Skylines’ future is all but secured. Colossal have had none of the usual problems with convincing publishers to fund patches and free updates – investments from which they won’t see an immediate or tangible return.

“I think Paradox has a way with that which is extremely good,” said Hallikainen. “Because they have really done [that] with Crusader Kings II and Europa Universalis IV – those big expansions, free patches, free updates. And that’s exactly where we’re going to go with Cities: Skylines.”

There’s a question mark over what Colossal Order can do without stepping on modders’ toes. But as Mariina points out, while its most popular mod has around 300,000 subscribers, Cities is owned by over a million. It’s easy to forget: for any given PC game, the majority play vanilla. Modding is a threshold many never cross.

Cities: Skylines

“They might be suspicious,” said Hallikainen. “Especially the programming mods, if it breaks something. The thing is I still believe that our team knows how to make the best technical choices. We are able to maybe bring the best out of the modding community.”

Modders will continue to upload buildings and vehicles, and Colossal Order intend to improve their tools. But they’ll also focus on features players can’t so easily implement – like tunnels.

As for that second team: will they be laying the concrete for another city builder?

“No, that would be stupid.”

Why?

“I mean we wouldn’t want to just make a sequel to Cities: Skylines immediately,” clarified Hallikainen. “We love making city builders, I hope we get to make a bunch of them. We’re looking to make something very different.”

Cities: Skylines

Don’t forget: in order to bring about the studio’s dream, Colossal Order’s artists have been drawing contemporary buildings for more than six years. They need a change.

“We want to make something quite whimsical and crazy,” said Hallikainen. “I have no idea what that is yet, but I’m sure that it will come to us. Simulation games are something we love to do and we know we’re good at those – but I don’t think we always have to do the exact same things to be successful.”

There’s a sense, though, that Colossal Order have been handed the baton for the city builder genre. In the days before the release of Skylines, EA closed the Emeryville studio responsible for SimCity.

“That was terrible,” said Hallikainen, answering the question before it’s finished. “It was horrible. And then the people going, ‘The king is dead’, I think that was just super-uncomfortable. Because we’re, especially in the Finnish game industry, all kind of in the same boat.

Cities: Skylines mods

“Even comparing SimCity and Cities: Skylines – SimCity wasn’t as bad a game as everybody [suggested]. I think there was really deep simulation there, they had systems super well thought out.
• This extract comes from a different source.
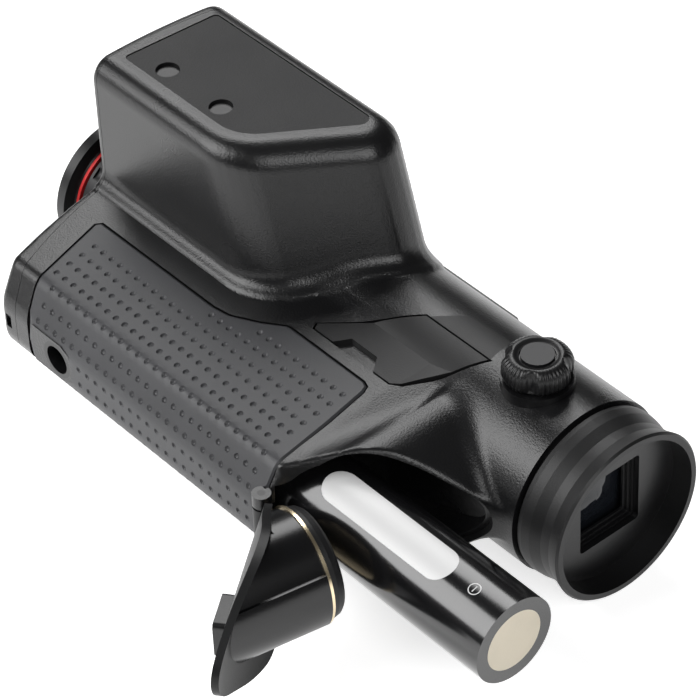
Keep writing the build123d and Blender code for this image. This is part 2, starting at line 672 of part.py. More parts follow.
with BuildPart() as flap_anchor:
    add(skin_shell.part)
    add(anchor_prism.part, mode=Mode.INTERSECT)
flap_anchor.part.label = "flap_anchor"
export_step(flap_anchor.part, "parts/flap_anchor.step")

with BuildPart() as usb_socket:
    add(block(-60.0, -51.0, -12.2, -9.0, 8.5, 13.6))
    add(block(-59.6, -51.4, -11.8, -9.4, 9.5, 14.0), mode=Mode.SUBTRACT)
    add(block(-58.6, -52.4, -10.9, -10.3, 9.5, 12.8))
usb_socket.part.label = "usb_socket"
export_step(usb_socket.part, "parts/usb_socket.step")

# ---------------------------------------------------------------- buttons on the top
with BuildPart() as button_panel:
    add(cyl_x(-107.0, -50.5, 0, 0, TUBE_R + 1.1))
    add(cyl_x(-108.0, -50.0, 0, 0, TUBE_R), mode=Mode.SUBTRACT)
    add(block(-107.0, -50.5, 5, 25, -7.5, 7.5), mode=Mode.INTERSECT)
    for x in BUTTONS:
        add(cyl_y(x, 0, 12, 30, 4.3), mode=Mode.SUBTRACT)
button_panel.part.label = "button_panel"
export_step(button_panel.part, "parts/button_panel.step")


def push_button(x):
    """One round push button with an eased top edge."""
    with BuildPart() as key:
        add(cyl_y(x, 0, 15.4, 21.0, 4.0))
        chamfer(key.faces().sort_by(Axis.Y)[-1].edges(), length=0.5)
    return key.part


with BuildPart() as button_1:
    add(push_button(BUTTONS[0]))
button_1.part.label = "button_1"
export_step(button_1.part, "parts/button_1.step")

with BuildPart() as button_2:
    add(push_button(BUTTONS[1]))
button_2.part.label = "button_2"
export_step(button_2.part, "parts/button_2.step")

with BuildPart() as button_3:
    add(push_button(BUTTONS[2]))
button_3.part.label = "button_3"
export_step(button_3.part, "parts/button_3.step")

with BuildPart() as button_4:
    add(push_button(BUTTONS[3]))
button_4.part.label = "button_4"
export_step(button_4.part, "parts/button_4.step")

# ---------------------------------------------------------------- battery bay and cell
with BuildPart() as battery_tube:
    add(cyl_x(TUBE_X, BAY_X, CELL_Y, 0, TUBE_OUT))
    add(cyl_x(TUBE_X + 1.0, -40.0, CELL_Y, 0, TUBE_BORE), mode=Mode.SUBTRACT)
battery_tube.part.label = "battery_tube"
export_step(battery_tube.part, "parts/battery_tube.step")

with BuildPart() as front_contact:
    add(cyl_x(TUBE_X + 1.0, TUBE_X + 1.5, CELL_Y, 0, 6.0))
    add(cyl_x(TUBE_X + 1.5, TUBE_X + 2.6, CELL_Y, 0, 2.0))
front_contact.part.label = "front_contact"
export_step(front_contact.part, "parts/front_contact.step")

LABEL_X0, LABEL_X1, LABEL_HALF = -40.2, -5.1, 3.7
with BuildPart() as label_prism:
    tilt = Plane(origin=((LABEL_X0 + LABEL_X1) / 2, CELL_Y, 0), x_dir=(1, 0, 0), z_dir=(0, -0.25, 0.968))
    with BuildSketch(tilt):
        SlotOverall(LABEL_X1 - LABEL_X0, 2 * LABEL_HALF)
    extrude(amount=14)
    add(cyl_x(-60, 10, CELL_Y, 0, CELL_R - 0.12), mode=Mode.SUBTRACT)
    add(cyl_x(-60, 10, CELL_Y, 0, CELL_R), mode=Mode.INTERSECT)

with BuildPart() as cell_can:
    add(cyl_x(CELL_BACK - CELL_LEN + 1.5, CELL_BACK, CELL_Y, 0, CELL_R))
    add(cyl_x(CELL_BACK - 0.4, CELL_BACK + 1, CELL_Y, 0, 6.55), mode=Mode.SUBTRACT)
    add(label_prism.part, mode=Mode.SUBTRACT)
cell_can.part.label = "cell_can"
export_step(cell_can.part, "parts/cell_can.step")

with BuildPart() as cell_end_disc:
    add(cyl_x(CELL_BACK - 0.4, CELL_BACK, CELL_Y, 0, 6.55))
cell_end_disc.part.label = "cell_end_disc"
export_step(cell_end_disc.part, "parts/cell_end_disc.step")

with BuildPart() as cell_positive_cap:
    add(cyl_x(CELL_BACK - CELL_LEN, CELL_BACK - CELL_LEN + 1.5, CELL_Y, 0, 3.0))
cell_positive_cap.part.label = "cell_positive_cap"
export_step(cell_positive_cap.part, "parts/cell_positive_cap.step")

with BuildPart() as cell_label:
    add(label_prism.part)
cell_label.part.label = "cell_label"
export_step(cell_label.part, "parts/cell_label.step")

# ---------------------------------------------------------------- battery door, drawn closed
LATCH_S = 27.5            # middle of the thumb latch, from the hinge
with BuildPart() as leaf_hollow:
    add(belly(BELLY_R - LEAF_T, 60.0))

with BuildPart() as latch_well:
    with BuildSketch(Plane(origin=(HINGE_X, HINGE_Y, 0), x_dir=ALONG, z_dir=INWARD).offset(-4.0)):
        with Locations((LATCH_S, 0)):
            RectangleRounded(13.0, 9.0, 1.2)
    extrude(amount=4.0 + 0.7)

with BuildPart() as leaf_closed:
    add(leaf_prism(LEAF_GAP, -10.0, 12.0))
    add(belly(BELLY_R, 60.0), mode=Mode.INTERSECT)
    add(leaf_hollow.part, mode=Mode.SUBTRACT)
    add(cyl_z(HINGE_X, HINGE_Y, -4.7, 4.7, KNUCKLE_R))
    add(hinge_slab(4.7, 0.5, 4.0, 0.2, 1.5))
    for side in (1, -1):
        add(cyl_z(HINGE_X, HINGE_Y, side * 4.7, side * 8.4, KNUCKLE_R + 0.4), mode=Mode.SUBTRACT)
    add(cyl_z(HINGE_X, HINGE_Y, -9, 9, 0.85), mode=Mode.SUBTRACT)
    add(latch_well.part, mode=Mode.SUBTRACT)

with BuildPart() as door_leaf:
    add(door_turn(leaf_closed.part, -DOOR_OPEN))
door_leaf.part.label = "door_leaf"
export_step(door_leaf.part, "parts/door_leaf.step")

with BuildPart() as barrel_room:
    add(leaf_prism(1.6, -10.0, 60.0))
    add(block(-80, RING_X + 6.0, -60, -20, -20, 20))

with BuildPart() as strip_bar:
    add(cyl_x(RING_X + 0.65, -10.0, CELL_Y, 0, RING_R + 0.2))
    add(block(-60, 0, CELL_Y, 0, -6.3, 6.3), mode=Mode.INTERSECT)

with BuildPart() as barrel_closed:
    add(turned([(PLUG_X + 1.2, 0.0), (PLUG_X + 1.2, 8.4), (RING_X, 8.4), (RING_X, 11.2),
                (RING_X + 0.65, 11.2), (RING_X + 0.65, BARREL_R), (-12.0, BARREL_R),
                (-12.0, BARREL_R - 1.6), (RING_X + 2.4, BARREL_R - 1.6), (RING_X + 2.4, 0.0)], CELL_Y, 0))
    add(strip_bar.part)
    add(cyl_x(RING_X + 2.4, -10.0, CELL_Y, 0, BARREL_R - 1.6), mode=Mode.SUBTRACT)
    add(leaf_hollow.part, mode=Mode.INTERSECT)
    add(barrel_room.part, mode=Mode.INTERSECT)
    add(cyl_z(HINGE_X, HINGE_Y, -14, 14, KNUCKLE_R + 0.4), mode=Mode.SUBTRACT)
    add(latch_well.part, mode=Mode.SUBTRACT)

with BuildPart() as door_barrel:
    add(door_turn(barrel_closed.part, -DOOR_OPEN))
door_barrel.part.label = "door_barrel"
export_step(door_barrel.part, "parts/door_barrel.step")

with BuildPart() as ring_closed:
    add(cyl_x(RING_X, RING_X + 0.65, CELL_Y, 0, RING_R))
    add(cyl_x(RING_X - 1.0, RING_X + 2.0, CELL_Y, 0, 11.2), mode=Mode.SUBTRACT)
    add(cyl_z(HINGE_X, HINGE_Y, -14, 14, KNUCKLE_R + 0.4), mode=Mode.SUBTRACT)

with BuildPart() as door_ring:
    add(door_turn(ring_closed.part, -DOOR_OPEN))
door_ring.part.label = "door_ring"
export_step(door_ring.part, "parts/door_ring.step")

with BuildPart() as seal_closed:
    add(turned([(RING_X, 8.4), (RING_X, 11.4), (RING_X - 1.2, 11.4), (RING_X - 2.3, 11.1),
                (PLUG_X + 0.2, 10.6), (PLUG_X, 10.1), (PLUG_X, 8.4)], CELL_Y, 0))

with BuildPart() as door_seal:
    add(door_turn(seal_closed.part, -DOOR_OPEN))
door_seal.part.label = "door_seal"
export_step(door_seal.part, "parts/door_seal.step")

with BuildPart() as contact_closed:
    add(cyl_x(PLUG_X + 0.7, PLUG_X + 1.2, CELL_Y, 0, 8.4))

with BuildPart() as door_contact_ring:
    add(door_turn(contact_closed.part, -DOOR_OPEN))
door_contact_ring.part.label = "door_contact_ring"
export_step(door_contact_ring.part, "parts/door_contact_ring.step")

with BuildPart() as latch_closed:
    with BuildSketch(Plane(origin=(HINGE_X, HINGE_Y, 0), x_dir=ALONG, z_dir=INWARD).offset(-2.2)):
        with Locations((LATCH_S, 0)):
            RectangleRounded(9.0, 8.4, 1.0)
    extrude(amount=2.2 + 0.7)

with BuildPart() as door_latch:
    add(door_turn(latch_closed.part, -DOOR_OPEN))
door_latch.part.label = "door_latch"
export_step(door_latch.part, "parts/door_latch.step")

with BuildPart() as door_hinge_pin:
    add(cyl_z(HINGE_X, HINGE_Y, -8.0, 8.0, 0.8))
door_hinge_pin.part.label = "door_hinge_pin"
export_step(door_hinge_pin.part, "parts/door_hinge_pin.step")
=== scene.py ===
import json
import math

import bmesh
import bpy
import numpy as np
from mathutils import Matrix, Vector
from mathutils.geometry import delaunay_2d_cdt


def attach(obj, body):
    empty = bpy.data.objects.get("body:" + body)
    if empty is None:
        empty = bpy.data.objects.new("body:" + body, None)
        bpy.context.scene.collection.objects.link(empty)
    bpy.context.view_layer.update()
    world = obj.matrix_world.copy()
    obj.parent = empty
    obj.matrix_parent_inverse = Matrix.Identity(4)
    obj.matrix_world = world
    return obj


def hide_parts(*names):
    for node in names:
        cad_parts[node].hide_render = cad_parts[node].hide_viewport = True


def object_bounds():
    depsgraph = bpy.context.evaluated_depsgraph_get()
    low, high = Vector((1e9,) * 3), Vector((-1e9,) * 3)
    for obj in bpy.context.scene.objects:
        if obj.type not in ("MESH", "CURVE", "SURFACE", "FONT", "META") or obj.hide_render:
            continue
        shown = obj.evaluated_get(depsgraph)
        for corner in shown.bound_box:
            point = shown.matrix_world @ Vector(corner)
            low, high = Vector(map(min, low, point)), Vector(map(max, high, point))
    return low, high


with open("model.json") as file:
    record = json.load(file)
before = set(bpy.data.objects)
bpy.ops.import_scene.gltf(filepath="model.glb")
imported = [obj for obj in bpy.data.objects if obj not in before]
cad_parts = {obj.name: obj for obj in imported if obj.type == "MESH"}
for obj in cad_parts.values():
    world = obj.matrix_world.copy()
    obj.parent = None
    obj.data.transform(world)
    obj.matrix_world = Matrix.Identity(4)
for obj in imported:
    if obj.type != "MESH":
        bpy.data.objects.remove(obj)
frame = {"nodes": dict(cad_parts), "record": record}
cad_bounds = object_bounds()
nodes = frame["nodes"]
MM = 0.001

# ---------------------------------------------------------------- sizes, in millimetres
# X runs along the tube to the eye end at 0, Y from the battery door to the buttons, and Z from
# the side that the object rests on to the range finder's roof. Cutting tools run past the body,
# so their far ends, such as -150, 60 or 80, only have to clear it.
TUBE_R = 18.8
TUBE_END = -12.0
WALL = 2.0
HOUSING_X = (-136.0, -9.0)
HOUSING_GRID, BEZEL_GRID = 0.66, 0.6
HOUSING_BOX = ((-137.6, -55.0, -21.0), (-7.4, 21.0, 47.0))
BEZEL_BOX = ((-137.0, -55.0, -21.0), (-116.0, 21.0, 47.0))

# Grip: half of its section as (y, z), and how it sinks below the battery bay's fairing.
GRIP_SECTION = [(0.0, 14.0), (-9.0, 16.17), (-46.4, 11.85), (-51.2, 4.7)]
GRIP_ROUND = [0.0, 0.0, 3.0, 7.0]
GRIP_END = -38.5
GRIP_SINK, SINK_X = 0.6, (-46.0, -38.5)
GRIP_BLEND = 1.2
TUBE_BLEND, BLEND_X = (1.2, 3.0), (-40.0, -28.0)

# Rubber pad on the grip, and the seam and face of the front bezel as arcs seen along Z.
PAD_PROUD = 0.2
PAD_DEEP = 1.2
PAD_GAP = 0.35
SEAM_X, SEAM_Y, SEAM_R = -36.7, -11.0, 96.0
SEAM_GAP = 0.1
BEZEL_X, BEZEL_R = 9.7, 144.0
BEZEL_EDGE, BEZEL_BACK = 1.1, -118.0

# Range finder housing, on its ledge.
HUMP_TOP, HUMP_EDGE = 45.0, 4.5
HUMP_X, HUMP_Y = (-82.8, -58.85), (-20.0, 13.2)
HUMP_CORNERS = (16.0, 7.0)
HUMP_RAKE = 0.3
HUMP_FOOT_Z, HUMP_ROOT = 13.0, 8.0
HUMP_FILLET = 3.6
LEDGE_OUT, LEDGE_UP, LEDGE_EDGE = 2.4, 0.5, 0.3

# Boss that the object rests on, with its case screws.
REST_Z, BOSS_ROOT = -18.9, -10.0
BOSS_X, BOSS_Y = -71.0, -8.5
BOSS_HALF_X, BOSS_HALF_Y = 35.0, 6.5
BOSS_ROUND, BOSS_CHAMFER = 6.0, 1.2
SCREWS = [-106.0, -84.0, -62.0]
SCREW_Y, SCREW_R, SCREW_DEEP = -18.0, 2.0, 1.6

# Openings at the front, the eye end and the sides.
LENS_Y, LENS_R = -7.0, 13.3
RECEIVER_Y, RECEIVER_R = -9.0, 8.0
EMITTER_Y, EMITTER_R = 6.0, 4.0
WINDOW_Z = 30.0
LANYARD_X, LANYARD_HALF = (-127.4, -125.7), 1.6
EYE_OUT, EYE_BORE_X = 15.2, -17.0
KNOB_X, KNOB_SEAT_Z, KNOB_SEAT_R = -24.9, 15.3, 7.2
BUTTONS = [-99.0, -85.0, -71.0, -58.0]
BUTTON_HOLE_R = 4.3
TRIPOD_X, TRIPOD_R = -110.3, 4.2
PLATE_Y, THREAD_Y = (-54.0, -48.0), (-52, -47.0)
SOCKET = (-60, -51, -12.2, -9.0, 8, 20)
PLATE_DEEP, PLATE_GAP = 1.0, 0.12
PLATE_SCREW_R, PLATE_SCREW_Z = 2.0, 42.9
FLAP_DEEP = 1.25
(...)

It’s just so sad because if you think about it, when we were kids we were playing their games.”

Do Colossal Order feel a greater sense of responsibility to carry Cities forward, knowing that AAA isn’t necessarily ensuring the genre has a future?

“I think there will be great city builders out there,” mused Hallikainen. “I think people now have been reminded of what a great genre, what a great community we have around simulation games.”
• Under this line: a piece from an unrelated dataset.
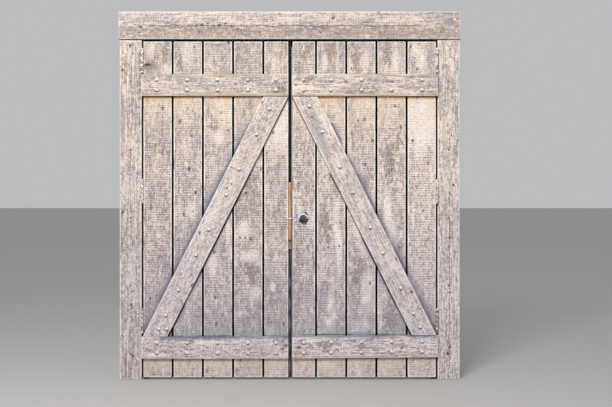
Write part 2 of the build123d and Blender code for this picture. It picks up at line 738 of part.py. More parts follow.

Mariina pointed to Banished and Planet Coaster, Frontier’s spiritual successor to Rollercoaster Tycoon. For many, the simulation genre is grounded in childhood.

Cities: Skylines

“I love the fact that we can take those old games and bring them back to life,” said the CEO. “There’s a very good reason why people liked to play those back then. You have the audience there. Now I just hope to catch the young ones as well.”

A laugh.

“This is the evil plan, basically. Everybody playing Cities: Skylines.”